La propaganda y la legislación en pro de esas ideas, claramente contrarias a la moral de la Iglesia e incluso a las leyes naturales y la razón, ejercieron un efecto devastador sobre la fe de la Iglesia como es evidente.

Acertó plenamente un alto dirigente socialista cuando declaró: «Dejaremos a España como no la reconocerá ni la madre que la parió».

Así se produjo, especialmente en los veinte años de gobiernos socialistas, la mayor inversión religioso-moral y cultural que registra la historia de España.

El paso de gobiernos denominados de centro-derecha, más atentos a lo económico-social y político que a lo religioso-moral, no significó nada eficaz contra la acción socialista.

La situación, que no es exclusiva de España, ha alarmado incluso a relevantes intelectuales, como Jürgen Habermas, Marcello Pera, Havel, Gustavo Bueno, que se declaran ateos o agnósticos, a buscar la solución en los valores morales cristianos.
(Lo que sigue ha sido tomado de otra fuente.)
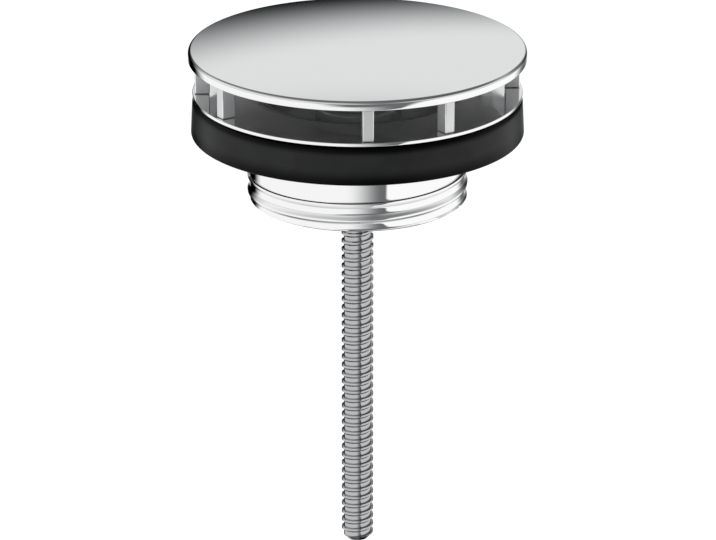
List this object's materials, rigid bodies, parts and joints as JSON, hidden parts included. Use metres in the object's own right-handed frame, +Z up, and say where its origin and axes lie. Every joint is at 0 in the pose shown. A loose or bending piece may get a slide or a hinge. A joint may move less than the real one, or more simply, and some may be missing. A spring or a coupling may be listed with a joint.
{
  "type": "basin drain valve",
  "caption": "Chromed basin drain with a fixed domed cover on posts, pressed flange dish, rubber basin seal, threaded collar and long central clamp screw.",
  "frame": {"origin": "centre of the rubber seal's underside, the plane where the drain sits on the basin", "axes": "+Z up along the clamp screw's axis towards the cover, -Y towards the front of the picture, +X to its right"},
  "size_m": [0.0646, 0.0646, 0.1028],
  "materials": {
    "polished_chrome": "polished",
    "plated_brass": "satin nickel plate",
    "screw_steel": "zinc plated",
    "spring_steel": "plain",
    "seal_rubber": "matte black",
    "ring_rubber": "greased black",
    "insert_plastic": "dark grey satin",
    "retainer_fibre": "red fibre"
  },
  "bodies": {
    "valve_body": {"flange_dish": "polished_chrome", "basin_seal": "seal_rubber", "threaded_collar": "polished_chrome", "bridge": "plated_brass", "bridge_circlip": "spring_steel", "screw_washer": "screw_steel"},
    "seal_rings": {"stem_o_ring_upper": "ring_rubber", "stem_o_ring_lower": "ring_rubber"},
    "cover": {"cover_cap": "polished_chrome", "cover_insert": "insert_plastic", "cover_stem": "insert_plastic", "stem_screw": "screw_steel", "cover_post_1": "polished_chrome", "cover_post_2": "polished_chrome", "cover_post_3": "polished_chrome", "cover_post_4": "polished_chrome", "cover_post_5": "polished_chrome", "cover_post_6": "polished_chrome", "cover_post_7": "polished_chrome", "cover_post_8": "polished_chrome"},
    "screw": {"clamp_screw": "screw_steel", "screw_retainer": "retainer_fibre"}
  },
  "joints": [
    {"name": "cover_lift", "type": "slide", "parent": "valve_body", "child": "seal_rings", "axis": [0, 0, 1], "range_m": [0, 0.012]},
    {"name": "cover_turn", "type": "hinge", "parent": "seal_rings", "child": "cover", "pos_m": [0, 0, 0], "axis": [0, 0, 1], "continuous": true},
    {"name": "screw_turn", "type": "hinge", "parent": "valve_body", "child": "screw", "pos_m": [0, 0, 0], "axis": [0, 0, 1], "continuous": true}
  ]
}
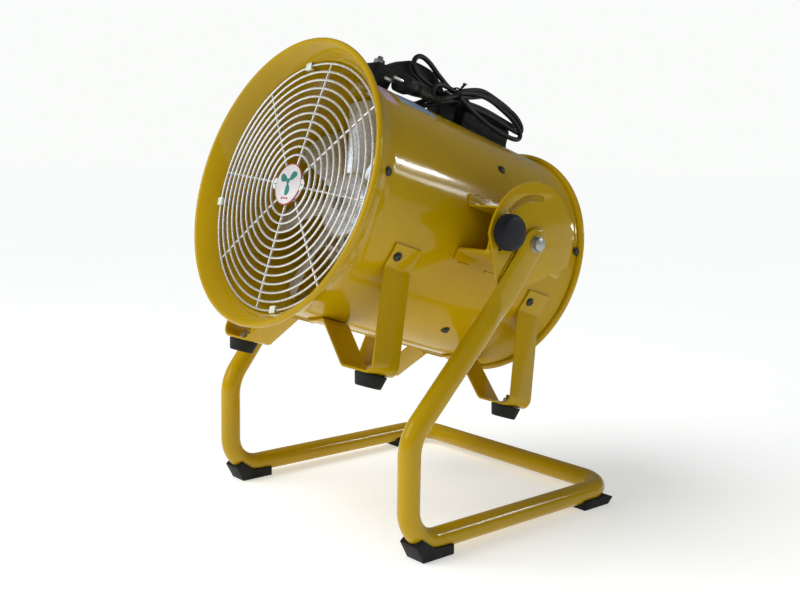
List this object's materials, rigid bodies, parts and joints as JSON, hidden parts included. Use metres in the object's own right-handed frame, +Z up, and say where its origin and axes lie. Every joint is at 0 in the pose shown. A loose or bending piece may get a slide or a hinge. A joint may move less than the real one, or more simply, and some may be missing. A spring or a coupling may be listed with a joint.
{
  "type": "portable axial ventilator",
  "caption": "Portable axial ventilator: bell-mouthed steel drum with wire guards, motor and bladed impeller, tilting on a bent-tube cradle stand, with handle, cord and clamp knobs.",
  "frame": {"origin": "floor, under the centre of the bounding box of everything but the cord, plug and tie", "axes": "+Z up, the bell mouth faces -Y, +X is the side with the plug; the drum is tilted 17.2 degrees nose up"},
  "size_m": [0.4762, 0.5024, 0.6284],
  "materials": {
    "yellow_paint": "gloss powder coat, ochre yellow",
    "black_rubber": "matte moulded rubber",
    "black_plastic": "satin moulded plastic",
    "bright_wire": "bright plated wire",
    "zinc_steel": "bright zinc plate",
    "cast_aluminium": "as cast",
    "dark_steel": "stacked steel laminations",
    "grey_paint": "satin dark grey",
    "white_enamel": "gloss, off-white",
    "cord_black": "satin black cord jacket",
    "nickel_brass": "nickel-plated"
  },
  "bodies": {
    "stand": {"pivot_bolt_left": "zinc_steel", "pivot_bolt_right": "zinc_steel", "pivot_nut_left": "zinc_steel", "pivot_nut_right": "zinc_steel", "sector_plate_left": "yellow_paint", "sector_plate_right": "yellow_paint", "stand_foot_front_left": "black_rubber", "stand_foot_front_right": "black_rubber", "stand_foot_rear_left": "black_rubber", "stand_foot_rear_right": "black_rubber", "stand_tube": "yellow_paint"},
    "drum": {"badge": "white_enamel", "bearing_front": "zinc_steel", "bearing_rear": "zinc_steel", "cable_gland": "black_plastic", "capacitor": "white_enamel", "clamp_stud_left": "zinc_steel", "clamp_stud_right": "zinc_steel", "cord_hank": "cord_black", "cord_lead": "cord_black", "cord_tail": "cord_black", "drum_shell": "yellow_paint", "foot_bracket_front_left": "yellow_paint", "foot_bracket_front_right": "yellow_paint", "foot_bracket_rear_left": "yellow_paint", "foot_bracket_rear_right": "yellow_paint", "front_grille": "bright_wire", "grille_clip_1": "zinc_steel", "grille_clip_2": "zinc_steel", "grille_clip_3": "zinc_steel", "grille_clip_4": "zinc_steel", "handle": "black_plastic", "handle_bolt_front": "zinc_steel", "handle_bolt_rear": "zinc_steel", "hank_tie": "black_plastic", "motor_end_shield_front": "cast_aluminium", "motor_end_shield_rear": "cast_aluminium", "motor_housing": "grey_paint", "motor_mount": "yellow_paint", "plug_body": "black_plastic", "plug_pin_left": "nickel_brass", "plug_pin_right": "nickel_brass", "rear_guard": "bright_wire", "rubber_foot_front_left": "black_rubber", "rubber_foot_front_right": "black_rubber", "rubber_foot_rear_left": "black_rubber", "rubber_foot_rear_right": "black_rubber", "side_bracket_left": "yellow_paint", "side_bracket_right": "yellow_paint", "stator_core": "dark_steel", "terminal_box": "black_plastic", "terminal_box_lid": "black_plastic"},
    "impeller": {"impeller": "cast_aluminium", "impeller_nut": "zinc_steel", "motor_shaft": "zinc_steel", "rotor_core": "dark_steel"},
    "clamp_knob_right": {"clamp_knob_right": "black_plastic"},
    "clamp_knob_left": {"clamp_knob_left": "black_plastic"}
  },
  "joints": [
    {"name": "drum_tilt", "type": "hinge", "parent": "stand", "child": "drum", "pos_m": [0, 0.0422, 0.376], "axis": [1, 0, 0], "range_deg": [-86.5, 17.2]},
    {"name": "impeller_spin", "type": "hinge", "parent": "drum", "child": "impeller", "pos_m": [0, -0.07243, 0.41148], "axis": [0, -0.9553, 0.2957], "continuous": true},
    {"name": "clamp_knob_right_turn", "type": "hinge", "parent": "drum", "child": "clamp_knob_right", "pos_m": [0.226, -0.01273, 0.393], "axis": [1, 0, 0], "range_deg": [0, 360]},
    {"name": "clamp_knob_left_turn", "type": "hinge", "parent": "drum", "child": "clamp_knob_left", "pos_m": [-0.226, -0.01273, 0.393], "axis": [-1, 0, 0], "range_deg": [0, 360]}
  ]
}
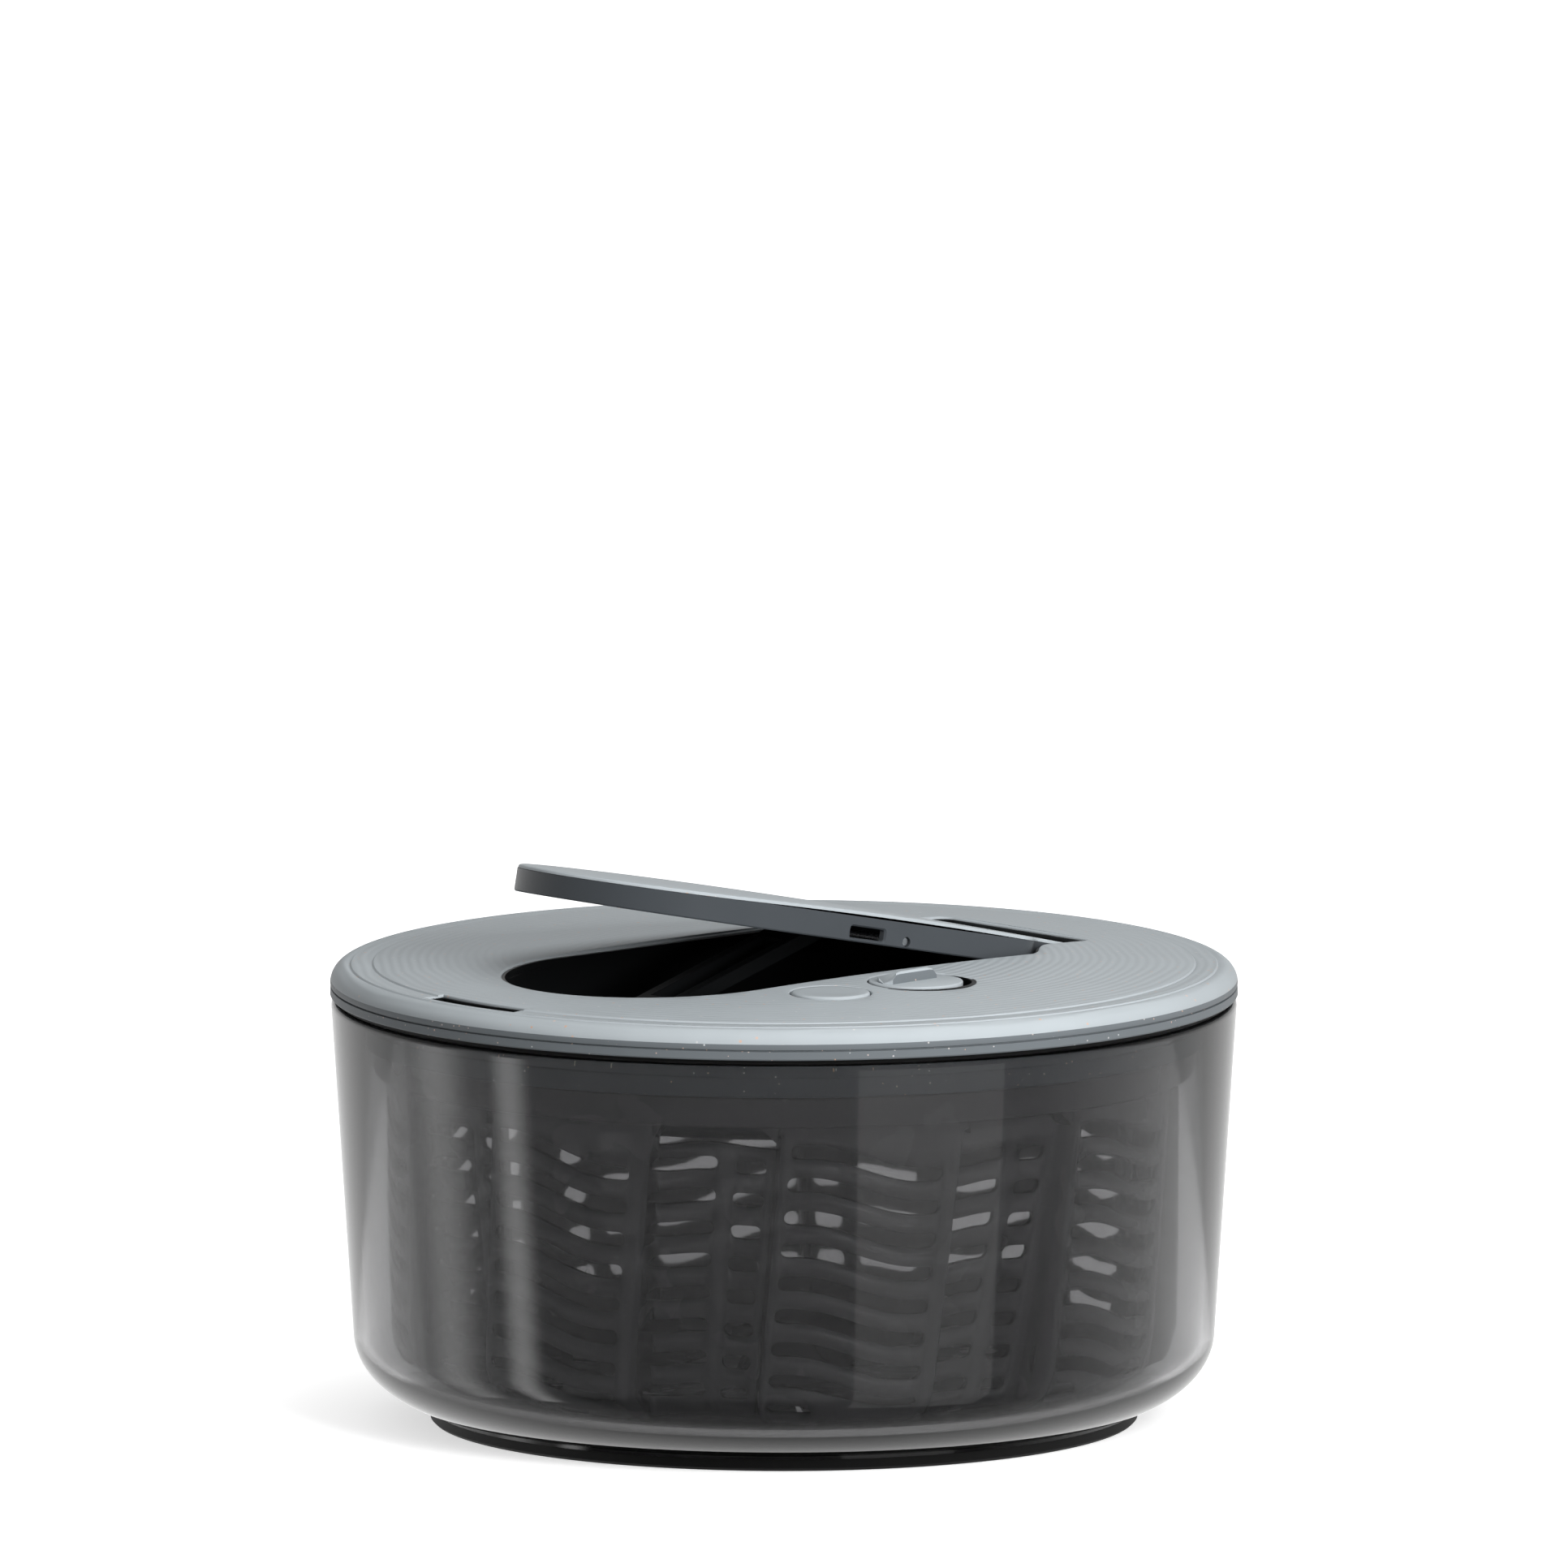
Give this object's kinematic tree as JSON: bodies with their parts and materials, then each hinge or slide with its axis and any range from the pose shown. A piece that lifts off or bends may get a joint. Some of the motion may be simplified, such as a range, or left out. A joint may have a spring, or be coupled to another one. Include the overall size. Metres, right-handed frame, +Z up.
{
  "type": "salad spinner",
  "caption": "Lever-driven salad spinner: clear bowl, slotted basket on a centre cone, and a lid with a press lever, gear drive, brake button and lever lock.",
  "frame": {"origin": "on the table, under the middle of the bowl", "axes": "+Z up; +X toward the lever's hinge; the brake button and the lock knob are on the -Y side"},
  "size_m": [0.2652, 0.2652, 0.1701],
  "materials": {
    "smoke_clear_plastic": "clear smoke-tinted moulding, polished",
    "smoke_grey_plastic": "translucent dark smoke moulding, satin",
    "stone_plastic": "light stone grey, fine texture",
    "slate_plastic": "mid grey, satin",
    "charcoal_plastic": "dark grey, satin",
    "black_plastic": "black, satin",
    "black_rubber": "black, matt",
    "white_acetal": "natural white, waxy",
    "bright_steel": "bright drawn steel"
  },
  "bodies": {
    "base": {"bowl": "smoke_clear_plastic", "foot_ring": "black_rubber"},
    "bush": {"pivot_bush": "white_acetal"},
    "basket": {"basket": "smoke_grey_plastic"},
    "lid": {"lid_cover": "stone_plastic", "lid_gasket": "black_rubber", "well_tray": "black_plastic", "gear_plate": "charcoal_plastic", "tray_screw_1": "bright_steel", "tray_screw_2": "bright_steel", "tray_screw_3": "bright_steel", "tray_screw_4": "bright_steel", "plate_screw_1": "bright_steel", "plate_screw_2": "bright_steel", "plate_screw_3": "bright_steel", "gear_shaft": "bright_steel", "spindle": "bright_steel", "retaining_washer": "bright_steel", "retaining_screw": "bright_steel", "hinge_pin": "bright_steel"},
    "rotor": {"rotor_ring": "slate_plastic", "rotor_pan": "charcoal_plastic", "clutch_cup": "bright_steel"},
    "lever": {"lever_top": "stone_plastic", "lever_frame": "charcoal_plastic", "return_spring": "bright_steel", "arm_pin": "bright_steel"},
    "arm": {"drive_arm": "black_plastic", "arm_foot_pin": "bright_steel"},
    "rack": {"drive_rack": "black_plastic"},
    "wheel": {"drive_wheel": "white_acetal"},
    "clutch": {"clutch_hub": "white_acetal", "clutch_roller_1": "bright_steel", "clutch_roller_2": "bright_steel", "clutch_roller_3": "bright_steel", "clutch_roller_4": "bright_steel"},
    "brake": {"brake_button": "stone_plastic", "brake_pad": "black_rubber", "brake_spring": "bright_steel"},
    "lock": {"lock_knob": "stone_plastic", "lock_latch": "charcoal_plastic", "latch_screw": "bright_steel"}
  },
  "joints": [
    {"name": "basket_lift", "type": "slide", "parent": "base", "child": "bush", "axis": [0, 0, 1], "range_m": [0, 0.155]},
    {"name": "basket_spin", "type": "hinge", "parent": "bush", "child": "basket", "pos_m": [0, 0, 0.0205], "axis": [0, 0, 1], "continuous": true},
    {"name": "lid_lift", "type": "slide", "parent": "bush", "child": "lid", "axis": [0, 0, 1], "range_m": [0, 0.066]},
    {"name": "rotor_spin", "type": "hinge", "parent": "lid", "child": "rotor", "pos_m": [0, 0, 0.097], "axis": [0, 0, 1], "continuous": true},
    {"name": "lever_press", "type": "hinge", "parent": "lid", "child": "lever", "pos_m": [0.08, 0, 0.13064], "axis": [0, 1, 0], "range_deg": [-11.5, 0], "stiffness_Nm_per_rad": 0.9, "springref_deg": 20.05},
    {"name": "arm_swing", "type": "hinge", "parent": "lever", "child": "arm", "pos_m": [0.00928, 0, 0.14416], "axis": [0, 1, 0], "range_deg": [-0.1, 21.68]},
    {"name": "rack_travel", "type": "slide", "parent": "lid", "child": "rack", "axis": [1, 0, 0], "range_m": [-0.00427, 0.00005]},
    {"name": "wheel_turn", "type": "hinge", "parent": "lid", "child": "wheel", "pos_m": [0.03814, -0.00925, 0.109], "axis": [0, 0, 1], "range_deg": [-0.3, 48.61]},
    {"name": "clutch_turn", "type": "hinge", "parent": "lid", "child": "clutch", "pos_m": [0, 0, 0.106], "axis": [0, 0, 1], "range_deg": [-203.92, 1]},
    {"name": "brake_press", "type": "slide", "parent": "lid", "child": "brake", "axis": [0, 0, 1], "range_m": [-0.0025, 0], "stiffness_N_per_m": 600, "springref_m": 0.002},
    {"name": "lock_turn", "type": "hinge", "parent": "lid", "child": "lock", "pos_m": [-0.006, -0.064, 0.133], "axis": [0, 0, 1], "range_deg": [-35, 0]}
  ],
  "couplings": [
    {"joint": "rotor_spin", "follows": "basket_spin", "ratio": 1},
    {"joint": "arm_swing", "follows": "lever_press", "ratio": -1.8764},
    {"joint": "rack_travel", "follows": "lever_press", "m_per_rad": 0.021006},
    {"joint": "wheel_turn", "follows": "lever_press", "ratio": -4.2013},
    {"joint": "clutch_turn", "follows": "lever_press", "ratio": 17.645}
  ]
}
Así Marcello Pera declara: «Hay que comprometerse en la defensa de algunos valores y principios a fondo, como la dignidad humana (concepto cristiano), el matrimonio heterosexual y la familia (concepto biológico y natural) y el respeto religioso (concepto cultural)».

El cardenal Ratzinger sale al encuentro con Pera y dice: «Nuestro intento de comprender al hombre prescindiendo de Dios nos conduce, cada vez más, al borde del abismo, a prescindir totalmente del hombre».